Outcomes of New Public Leadership
The Oxford English Dictionary defines an outcome as “a state of affairs resulting from some process; the way something turns out; a result (of a test, experiment, measurement, etc.), a consequence; a conclusion or verdict”. It is also described as “The product, which results from an action, process, or system”.
A key element of the NPL framework is that leading in the public interest considers the creation and demonstration of public value as the outcome of effective public leadership. For this reason, the ‘P’ of public value sits at the core of the NPL framework.
There is a wide and increasing emphasis on public value, principally through the work of Mark Moore (Moore, 1995). Public value concerns social goals, ensures that those goals are delivered in a way that secures trust and legitimacy and where organizational capability and capacity exists to deliver these goals. Trust is particularly important in securing good relationships across a range of differing contexts
The final four Ps that represent the outcomes of the NPL framework are described as follows:
The 4Ps representing the Mechanisms of NPL
Programmes are “a planned series of future events or performances; a set of related measures or activities with a particular long-term aim”. The term originates from early 17th century (in the sense of ‘written notice’). It thus helps to bridge the gap between the shared purpose (context) and policy and practice (mechanisms) in delivering public value.
A programme is a deliberate means of taking forward a course of action and each can be evaluated. Programmes can thus be viewed as a public statement of intent, with an itinerary, plan and schedule of what will be definitely undertaken
Of relevance to leadership is the meaning of ‘patterns’ as “an arrangement or design regularly found in comparable objects; a regular and intelligible form or sequence discernible in the way in which something happens or is done …… a model or design or an excellent example for others to follow”. Everything that we do, and everything that we see, is determined by patterns.

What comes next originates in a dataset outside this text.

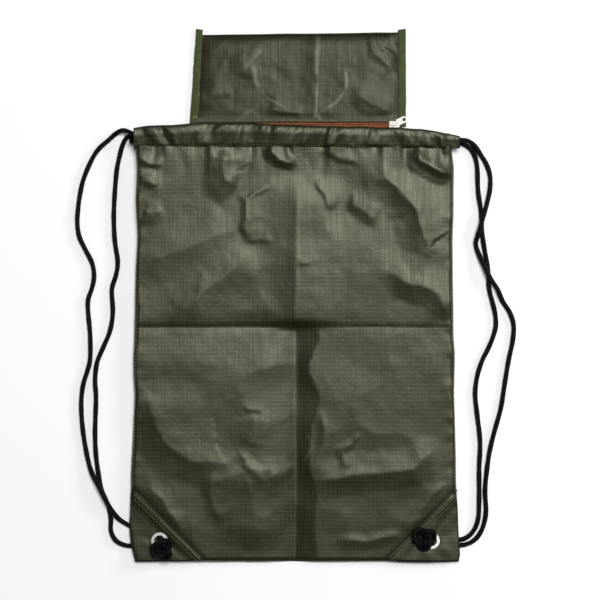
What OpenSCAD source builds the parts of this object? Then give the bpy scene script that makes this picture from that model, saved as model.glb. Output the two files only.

This is represented by what is described as the intelligent leadership process.
A further outcome of effective public leadership is that of ‘personal impact’. As we know, traditional leadership theory and language has tended to focus on the individual whereas public leadership focuses more on the collective. However, the individual lies at the heart of collective activity and another aspect of collective leadership is that of relationships. The concept of performance traditionally holds more weight when considered within the individual domain as opposed to the collective (patterns and products). The difficulty is in the assessment of performance of individuals to the prevailing patterns or products/service outcomes.
A product is defined as “an article or substance that is manufactured or a thing or person that is the result of an action or process”(for example, an outcome from a particular mechanism). In terms of leadership within the not-for-profit sectors, the product is likely to be more about the result of an action or process rather then it’s production, as opposed to manufacturing where the product is likely to be a tangible and visible outcome. But there are no clear rules and there is no ‘barbed wire’ around outcomes whether as services or products.
Being ‘fit for purpose’ is one of the ways of defining quality, and this is a good starting point in understanding the common denominators between physical products and less visible services. The origins of the word quality go back to Anglo-Norman and Old French, qualité (of things), an attribute or property. It can represent a personal attribute, a trait or a feature of a person’s character, an attribute considered desirable and, interestingly, a virtue. In terms of non-personal attributes, it relates to the “standard or nature of something as measured against other things of a similar kind; the degree of excellence possessed by a thing”.
Quality thus relates to both personal disposition, as well as actions taken and highlights the importance of balanced performance measures. This aligns and supports the core ‘P’, which is that of public value representing the all-embracing outcome of leading in the public interest.